**Set task:**
Both end lines count: copy exactly from the line that contains "gores = make_gores(red_vinyl)" to the line that contains "before = set(bpy.data.objects)", and only those lines.

**Stored data:**
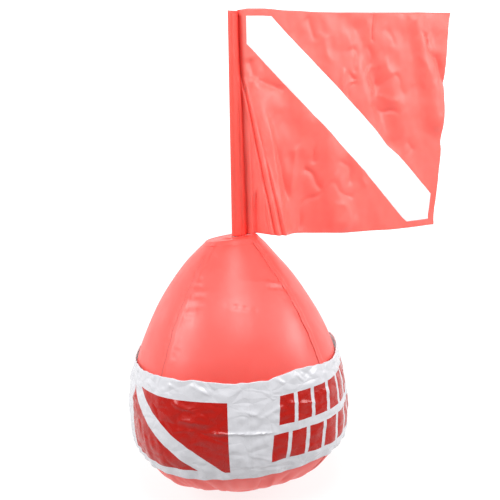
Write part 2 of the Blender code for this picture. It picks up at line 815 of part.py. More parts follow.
def make_tow_point(vinyl, webbing, metal):
    """The welded patch, the webbing eye and the D-ring that hangs in it."""
    frame = add_empty("tow_frame", surface_frame(math.pi / 2, TOW_HEIGHT))
    top = GAP + TOW_PATCH_THICKNESS
    patch = [(0.0, GAP, 1)]
    patch += [(TOW_PATCH_RADIUS * k / 2, GAP, 1) for k in (1, 2)]
    patch += [(TOW_PATCH_RADIUS * k / 2, top, 1) for k in (2, 1)]
    patch += [(0.0, top, 1)]
    bm = welded_patch(math.pi / 2, TOW_HEIGHT, patch, CAP_SEGMENTS // 2)
    inner = [edge for edge in bm.edges if not edge.is_manifold]
    bmesh.ops.delete(bm, geom=inner, context="EDGES")
    add_object("tow_patch", bm, vinyl, frame)

    eye_bore = RING_WIRE + RING_EASE
    eye_radius = eye_bore + EYE_WALL
    strap_bottom = top + GAP
    eye_height = strap_bottom + eye_radius
    meet = math.asin((STRAP_THICKNESS - eye_radius) / eye_radius)
    sweep = math.tau - math.pi / 2 - meet
    arc = [-math.pi / 2 - sweep * k / RING_ARC_STEPS for k in range(RING_ARC_STEPS + 1)]
    outer = [
        (STRAP_RISE, strap_bottom),
        *[(-STRAP_DROP + eye_radius * math.cos(a), eye_height + eye_radius * math.sin(a)) for a in arc],
        (STRAP_RISE, strap_bottom + STRAP_THICKNESS),
    ]
    turns = [math.tau * k / RING_ARC_STEPS for k in range(RING_ARC_STEPS)]
    bore = [(-STRAP_DROP + eye_bore * math.cos(a), eye_height + eye_bore * math.sin(a)) for a in turns]
    strap = bmesh.new()
    edges = []
    for loop in (outer, bore):
        corners = [strap.verts.new((-STRAP_WIDTH / 2, y, z)) for y, z in loop]
        edges += [strap.edges.new((a, b)) for a, b in zip(corners, corners[1:] + corners[:1])]
    bmesh.ops.triangle_fill(strap, edges=edges, use_beauty=True)
    grown = bmesh.ops.extrude_face_region(strap, geom=strap.faces[:])
    moved = [item for item in grown["geom"] if isinstance(item, bmesh.types.BMVert)]
    bmesh.ops.translate(strap, verts=moved, vec=(STRAP_WIDTH, 0, 0))
    add_object("tow_strap", strap, webbing, frame)

    eye = surface_frame(math.pi / 2, TOW_HEIGHT) @ Vector((0, -STRAP_DROP, eye_height))
    ring_curve = bpy.data.curves.new("tow_ring", "CURVE")
    ring_curve.dimensions = "3D"
    ring_curve.bevel_depth = RING_WIRE
    ring_curve.bevel_resolution = RING_SIDES
    spline = ring_curve.splines.new("POLY")
    path = ring_path()
    spline.points.add(len(path) - 1)
    for point, (x, down) in zip(spline.points, path):
        point.co = (x, 0, -down, 1)
    spline.use_cyclic_u = True
    ring_curve.materials.append(metal)
    ring = bpy.data.objects.new("tow_ring", ring_curve)
    ring.location = eye
    bpy.context.collection.objects.link(ring)


def ring_path():
    """Centre line of the D-ring, as places across and down from its straight bar's middle."""
    inner = RING_HALF_WIDTH - RING_CORNER
    turns = [math.pi / 2 * k / RING_CORNER_STEPS for k in range(RING_CORNER_STEPS + 1)]
    corner = [(inner + RING_CORNER * math.sin(a), RING_CORNER * (1 - math.cos(a))) for a in turns]
    bows = [math.pi * k / RING_ARC_STEPS for k in range(RING_ARC_STEPS + 1)]
    bow = [(RING_HALF_WIDTH * math.cos(a), RING_SHANK + RING_HALF_WIDTH * math.sin(a)) for a in bows]
    return [*corner, *bow, *((-across, down) for across, down in reversed(corner))]


def main():
    """Build the float."""
    clear_scene()
    red_vinyl = finish("red_vinyl", (0.86, 0.08, 0.05), roughness=0.35)
    flag_vinyl = finish("flag_vinyl", (0.85, 0.10, 0.06), roughness=0.5)
    white_vinyl = finish("white_vinyl", (0.88, 0.88, 0.88), roughness=0.3)
    clear_plastic = finish("valve_plastic", (0.80, 0.78, 0.76), roughness=0.4)
    white_plastic = finish("white_plastic", (0.85, 0.85, 0.83), roughness=0.4)
    black_plastic = finish("black_plastic", (0.02, 0.02, 0.02), roughness=0.5)
    webbing = finish("webbing", (0.03, 0.03, 0.03), roughness=0.9)
    steel = finish("stainless_steel", (0.62, 0.62, 0.63), roughness=0.25, metallic=1.0)
    iron = finish("cast_iron", (0.15, 0.15, 0.16), roughness=0.6, metallic=1.0)

    lean = Matrix.Rotation(MAST_LEAN, 4, "Y")
    mast_axis = add_empty("mast_axis", Matrix.Translation((MAST_OFFSET, 0, BODY_HEIGHT)) @ lean)
    flag_axis = add_empty("flag_axis", Matrix.Rotation(FLAG_SWING, 4, "Z"), mast_axis)

    gores = make_gores(red_vinyl)
    make_caps(red_vinyl, mast_axis)
    make_band(white_vinyl)
    make_ballast(red_vinyl, iron)
    make_socket(white_plastic, mast_axis)
    make_mast(white_plastic, black_plastic, mast_axis)
    make_sleeve(flag_vinyl, flag_axis)
    make_flag(flag_vinyl, white_vinyl, flag_axis)
    make_valve(clear_plastic, gores[GORE_NAMES.index("gore_back")])
    make_tow_point(red_vinyl, webbing, steel)


main()
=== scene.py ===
"""Looks of an inflatable dive flag float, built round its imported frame.

Metres, +Z up, in the frame of the CAD model: the float stands on the origin, its flag flies towards +X and
the viewer stands at -Y. Azimuths are radians round +Z from +X, and degrees from the front are positive
towards +X.
"""

import json
import logging
import math
import random
from collections.abc import Callable, Sequence
from dataclasses import dataclass
from enum import Enum

import bmesh
import bpy
import numpy as np
from mathutils import Matrix, Vector

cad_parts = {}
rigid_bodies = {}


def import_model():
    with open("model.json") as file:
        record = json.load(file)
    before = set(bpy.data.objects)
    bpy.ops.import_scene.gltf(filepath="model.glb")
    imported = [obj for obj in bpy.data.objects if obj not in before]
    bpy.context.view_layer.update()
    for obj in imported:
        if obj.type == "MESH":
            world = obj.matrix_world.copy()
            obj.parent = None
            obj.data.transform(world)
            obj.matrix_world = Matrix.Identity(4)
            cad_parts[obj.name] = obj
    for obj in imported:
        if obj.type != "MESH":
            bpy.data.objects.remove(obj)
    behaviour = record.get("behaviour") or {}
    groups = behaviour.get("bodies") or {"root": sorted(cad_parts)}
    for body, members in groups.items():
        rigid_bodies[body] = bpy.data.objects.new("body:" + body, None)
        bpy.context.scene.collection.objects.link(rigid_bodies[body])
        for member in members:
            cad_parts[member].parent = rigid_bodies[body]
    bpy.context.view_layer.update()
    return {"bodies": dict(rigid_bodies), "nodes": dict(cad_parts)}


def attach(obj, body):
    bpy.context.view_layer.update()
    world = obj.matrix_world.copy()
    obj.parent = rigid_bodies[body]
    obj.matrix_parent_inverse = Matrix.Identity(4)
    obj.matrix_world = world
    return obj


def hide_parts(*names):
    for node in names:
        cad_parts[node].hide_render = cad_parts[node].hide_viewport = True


LOG = logging.getLogger("float")

Pair = tuple[float, float]
Triple = tuple[float, float, float]
Array = np.ndarray
Place = Callable[[Array, Array], Array]
Sheet = bmesh.types.BMesh
Material = bpy.types.Material
Node = bpy.types.Node
Socket = bpy.types.NodeSocket

SKIN = 0.0008
GAP = 0.0003
LAP_STEP = SKIN + GAP
MERGE = 0.02 * GAP
HOLE_REACH = 0.01
FRONT = math.radians(-90)
SMOOTH_ANGLE = math.radians(40)


class Side(Enum):
    """The two ends of the body that a cap closes."""

    TOP = 1
    BASE = -1


def linear(colour: str) -> tuple[float, float, float, float]:
    """Linear colour of an sRGB hex value.

    Args:
        colour: six hex digits after a hash.

    Returns:
        Red, green, blue and a full alpha.
    """
    parts = [int(colour[k : k + 2], 16) / 255 for k in (1, 3, 5)]
    red, green, blue = [c / 12.92 if c <= 0.04045 else ((c + 0.055) / 1.055) ** 2.4 for c in parts]
    return red, green, blue, 1.0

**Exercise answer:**
    gores = make_gores(red_vinyl)
    make_caps(red_vinyl, mast_axis)
    make_band(white_vinyl)
    make_ballast(red_vinyl, iron)
    make_socket(white_plastic, mast_axis)
    make_mast(white_plastic, black_plastic, mast_axis)
    make_sleeve(flag_vinyl, flag_axis)
    make_flag(flag_vinyl, white_vinyl, flag_axis)
    make_valve(clear_plastic, gores[GORE_NAMES.index("gore_back")])
    make_tow_point(red_vinyl, webbing, steel)


main()
=== scene.py ===
"""Looks of an inflatable dive flag float, built round its imported frame.

Metres, +Z up, in the frame of the CAD model: the float stands on the origin, its flag flies towards +X and
the viewer stands at -Y. Azimuths are radians round +Z from +X, and degrees from the front are positive
towards +X.
"""

import json
import logging
import math
import random
from collections.abc import Callable, Sequence
from dataclasses import dataclass
from enum import Enum

import bmesh
import bpy
import numpy as np
from mathutils import Matrix, Vector

cad_parts = {}
rigid_bodies = {}


def import_model():
    with open("model.json") as file:
        record = json.load(file)
    before = set(bpy.data.objects)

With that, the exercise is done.